Modern chamber music colors a classical sensibility
Terrific costuming and production design, most noteworthy is the luminous camera-work of Sven Nykvist (Bergman/Allen/Tarkovsky and others). The film is paced as languidly as narrative film making will permit, allowing a certain quality of the author's voice to be felt beneath the demands of "storytelling", one of the chief obstacles in adapting this material.
I think that a masterstroke in this film is the music. While it may seem inconsequential, it draws the film into a more complex direction than typical period music would have done. I believe that this allows the film to reinvent the quality of emotional space in the material.

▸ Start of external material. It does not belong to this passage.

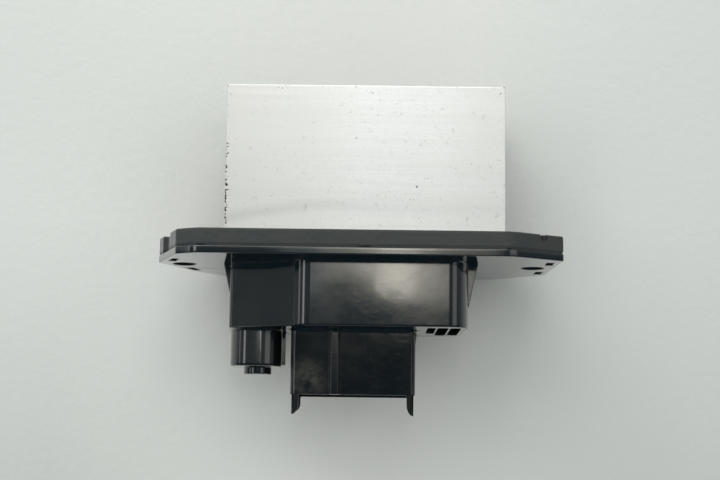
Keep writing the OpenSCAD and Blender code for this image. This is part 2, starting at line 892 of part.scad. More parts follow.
module control_chip_legs() {
    half = chip_size[0] / 2 - chip_draft;
    color(tin)
        for (s = [-1, 1], i = [0:3])
            translate([chip_x, chip_y + (i - 1.5) * chip_pitch + 0.2, board_top])
                rotate([90, 0, 0])
                    linear_extrude(0.4)
                        polygon([for (p = [
                            [half, 0.9], [half + 0.5, 0.9], [half + 0.7, 0.2], [half + 1.2, 0.2],
                            [half + 1.2, 0], [half + 0.55, 0], [half + 0.35, 0.7], [half, 0.7]
                        ]) [s * p[0], p[1]]]);
}

module diode_body() {
    color(epoxy)
        translate([diode_x, diode_y, board_top + diode_rise])
            linear_extrude(diode_size[2])
                square([diode_size[0], diode_size[1]], center = true);
}

module diode_tabs() {
    color(tin)
        for (s = [-1, 1])
            translate([diode_x + s * (diode_size[0] / 2 + 0.5), diode_y, board_top + 0.6])
                cube([1, 2.8, 1.2], center = true);
}

module chip_resistors() {
    color([0.15, 0.15, 0.16])
        for (i = [0:3])
            translate([
                chip_x - 2.6 + i * resistor_pitch, chip_y - row_setback, board_top + resistor_size[2] / 2
            ])
                rotate(90)
                    cube(resistor_size, center = true);
}

module chip_capacitors() {
    color([0.62, 0.5, 0.35])
        for (i = [0:2])
            translate([
                chip_x - 2.2 + i * ceramic_pitch, chip_y + row_setback, board_top + ceramic_size[2] / 2
            ])
                rotate(90)
                    cube(ceramic_size, center = true);
}

// Solder round a flat foot that comes up through the board, in two steps
module solder_fillet(x, y, w, d) {
    difference() {
        translate([x, y, 0]) {
            slab(board_top, board_top + solder_h / 2)
                rounded_rect(w + 2 * solder_spread, d + 2 * solder_spread, solder_spread);
            slab(board_top, board_top + solder_h)
                rounded_rect(w + solder_spread, d + solder_spread, solder_spread / 2);
        }
        block(x - w / 2 - fit_gap, x + w / 2 + fit_gap, y - d / 2 - fit_gap, y + d / 2 + fit_gap,
            board_top - 1, board_top + 2);
    }
}

module solder_joints() {
    color([0.7, 0.7, 0.72]) {
        for (b = blades)
            solder_fillet(b[0], blade_y, foot_w(b[1]), blade_t);
        for (s = [-1, 1])
            difference() {
                translate([pocket_x + s * cap_lead_pitch / 2, pocket_y, board_top])
                    cylinder(h = solder_h, r1 = cap_lead_d / 2 + solder_spread, r2 = cap_lead_d / 2 + 0.1);
                disc(pocket_x + s * cap_lead_pitch / 2, pocket_y, board_top - 1, board_top + 2,
                    cap_lead_d + 2 * fit_gap);
            }
    }
}

housing();
gasket();
heat_sink();
heat_sink_screws();
insulating_pad();
transistor_tab();
transistor_case();
transistor_leads();
transistor_washer();
transistor_screw();
circuit_board();
board_screws();
terminal_supply();
terminal_signal();
terminal_ground();
terminal_motor();
capacitor_can();
capacitor_bung();
capacitor_leads();
shunt_resistor();
control_chip();
control_chip_legs();
diode_body();
diode_tabs();
chip_resistors();
chip_capacitors();
solder_joints();
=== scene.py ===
import math

import bmesh
import bpy
from mathutils import Matrix, Vector, noise


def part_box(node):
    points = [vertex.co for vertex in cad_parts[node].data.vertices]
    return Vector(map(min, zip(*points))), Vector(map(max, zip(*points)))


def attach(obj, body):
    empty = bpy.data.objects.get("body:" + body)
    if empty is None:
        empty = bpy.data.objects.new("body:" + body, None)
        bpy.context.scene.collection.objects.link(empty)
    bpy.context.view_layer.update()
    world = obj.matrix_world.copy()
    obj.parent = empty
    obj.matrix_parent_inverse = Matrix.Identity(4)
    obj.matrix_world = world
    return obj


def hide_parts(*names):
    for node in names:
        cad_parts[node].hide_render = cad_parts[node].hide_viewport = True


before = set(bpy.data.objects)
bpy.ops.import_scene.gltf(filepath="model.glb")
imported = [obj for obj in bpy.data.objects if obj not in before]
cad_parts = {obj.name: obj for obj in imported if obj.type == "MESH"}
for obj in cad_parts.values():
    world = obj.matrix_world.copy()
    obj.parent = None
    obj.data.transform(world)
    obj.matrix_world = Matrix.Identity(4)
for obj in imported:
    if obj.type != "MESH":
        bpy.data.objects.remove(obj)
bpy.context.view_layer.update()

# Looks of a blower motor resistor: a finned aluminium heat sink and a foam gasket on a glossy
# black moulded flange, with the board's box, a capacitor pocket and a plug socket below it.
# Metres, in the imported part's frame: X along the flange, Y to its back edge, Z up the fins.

scene = bpy.context.scene
scene.view_settings.view_transform = "Standard"


# ---- The table, the camera and the lamps ----
# The part lies on its back on a pale table: the flange's far edge and the tops of the last fins
# touch it, so the table stands upright behind the part. The camera looks straight at it.

MM = 0.001


def mm(x, y, z):
    """A point in the part's frame, given in millimetres."""
    return Vector((x, y, z)) * MM


VIEW_TILT = math.radians(8.6)
VIEW_ROLL = math.radians(0.75)
VIEW_DISTANCE = 0.370
VIEW_TARGET = mm(0.3, -22, 1.68)

look = Vector((0, math.cos(VIEW_TILT), math.sin(VIEW_TILT)))
level_up = Vector((0, -math.sin(VIEW_TILT), math.cos(VIEW_TILT)))
right = math.cos(VIEW_ROLL) * Vector((1, 0, 0)) + math.sin(VIEW_ROLL) * level_up
up = right.cross(look)
camera_data = bpy.data.cameras.new("camera")
camera_data.sensor_width = 36
camera_data.lens = 75.5
camera_data.clip_start = 0.01
camera = bpy.data.objects.new("camera", camera_data)
camera.matrix_world = (
    Matrix.Translation(VIEW_TARGET - VIEW_DISTANCE * look)
    @ Matrix((right, up, -look)).transposed().to_4x4()
)
scene.collection.objects.link(camera)
scene.camera = camera

# the two lines on which the part touches the table, seen from the side
TABLE_TOUCH_FLANGE = mm(0, 24.6, 4.4)
TABLE_TOUCH_FIN = mm(0, 17.6, 42.4)
TABLE_HALF = 1.6

table_up = (TABLE_TOUCH_FIN - TABLE_TOUCH_FLANGE).normalized()
corners = [
    TABLE_TOUCH_FLANGE + Vector((x * TABLE_HALF, 0, 0)) + table_up * (z * TABLE_HALF)
    for x, z in ((-1, -1), (1, -1), (1, 1), (-1, 1))
]
table_mesh = bpy.data.meshes.new("table")
table_mesh.from_pydata(corners, [], [(0, 1, 2, 3)])
table = bpy.data.objects.new("table", table_mesh)
scene.collection.objects.link(table)

# the sockets of a Mix node that mixes colours
MIX_MASK, MIX_FIRST, MIX_SECOND, MIX_RESULT = 0, 6, 7, 2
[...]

Contemporary composers of modern chamber music like Hans Werner Henze (who'd collaborated with Schlondorff before) were brought into the making of the film. The music succeeds by injecting an atonal, dissonant, aching, atmosphere into the story. The piano and violin pieces work well against typical form and aid the narrative in a superbly contemplative manner. I was reminded somewhat of "L'Année dernière à Marienbad", simply because the musical "cues" were not spelled out in simple terms.
Avoiding kitsch is part of the problem when adapting an author who discusses subjects (in epic detail) which have been filmed a thousand times before - in my opinion, the music permits yet another interpretation of that subject. At first its quietly unusual, becoming a defined, twisting voice, accenting the growing dissonance Swann experiences with Odette and ultimately with society.
It is a beautiful film. My only concerns were the occasionally odd voice-over work, which was a little distracting. Ornella Muti is a knockout, but her beauty seems oddly contemporary - its as if the filmmakers were trying to make the statement that voluptuousness is eternal, while beauty standards shift periodically and culturally. Irons is excellent as Swann. I would highly recommend the film.